Basé sur l'expérience personnelle de Dennis Hopper lors du tournage des Quatre fils de Katie Elder (1965) de Henry Hathaway, quand celui-ci fut frappé par le débordement dudit tournage sur le village mexicain, l'acteur confia le scénario à Stewart Stern, avec l'idée d'imaginer des autochtones dans l'incapacité à retrouver leur vie d'avant. Fort du gigantesque succès de son premier film, Hopper put convaincre aisément Universal de financer son projet, pour un tournage débutant en janvier 1970 dans le village péruvien de Chinchero. En compagnie d'amis, de proches et autres vedettes, de Samuel Fuller dans son propre rôle, Peter Fonda, Dean Stockwell ou Kris Kristofferson, le tournage improvisé se fit au gré des diverses influences psychotropiques et autres débordements sexués des protagonistes. Quarante heures de rushes plus tard, Hopper quittait le Pérou pour le Nouveau-Mexique où il s'attelait à la postproduction et au montage de son film. Soutenu par le réalisateur surréaliste Alejandro Jodorowsky dans sa démarche, Hopper détruisit la première version de son montage, qu'il jugeait trop conventionnelle pour en livrer une nouvelle version déconstruite et désordonnée. Épilogue : d'un grand studio qui espérait récolter les fruits lucratifs du succès indie d'Easy Rider, Universal se trouva fort dépourvu à la vision du montage final de The Last Movie [2].

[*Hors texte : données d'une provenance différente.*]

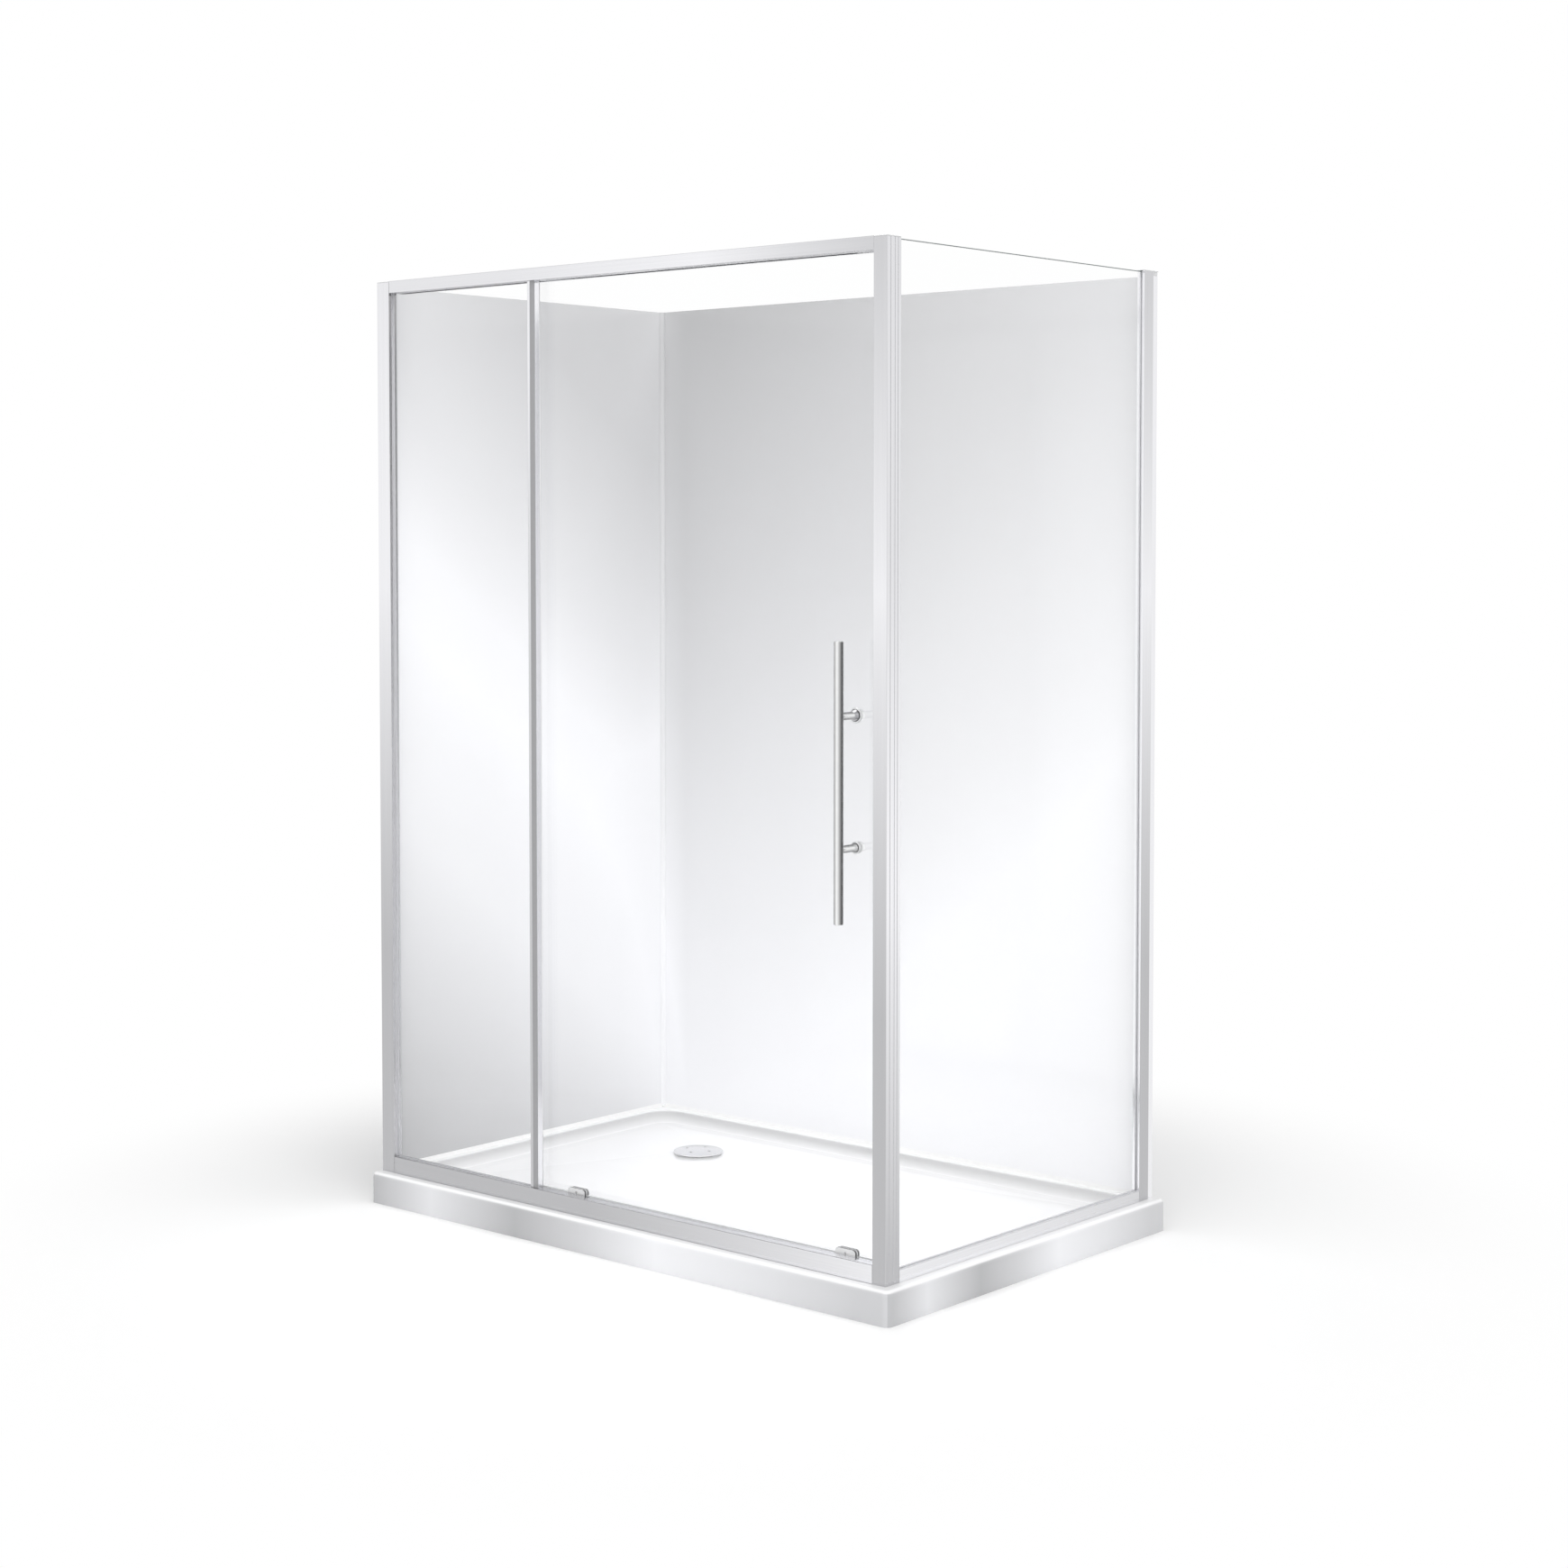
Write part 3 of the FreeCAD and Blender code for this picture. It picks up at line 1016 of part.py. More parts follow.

Pensé du propre aveu par le réalisateur, "comme un peintre expressionniste abstrait (qui) utiliserait la peinture comme de la peinture", le cinéma de Dennis Hopper n'avait nulle vocation à couvrir les attentes de ses commanditaires ou les aspirations d'un public ayant soif de divertissement. Appel à la destruction du mythe hollywoodien, peinture au vitriol de l'american way of life et de l'impérialisme étasunien, film dans le film, The Last Movie se distingue également par sa forme à rebrousse-poil. Du refus de la chronologie, négation des raccords, frontières floues entre la fiction et la réalité, le long métrage assume son caractère chaotique, métaphorique et libertaire.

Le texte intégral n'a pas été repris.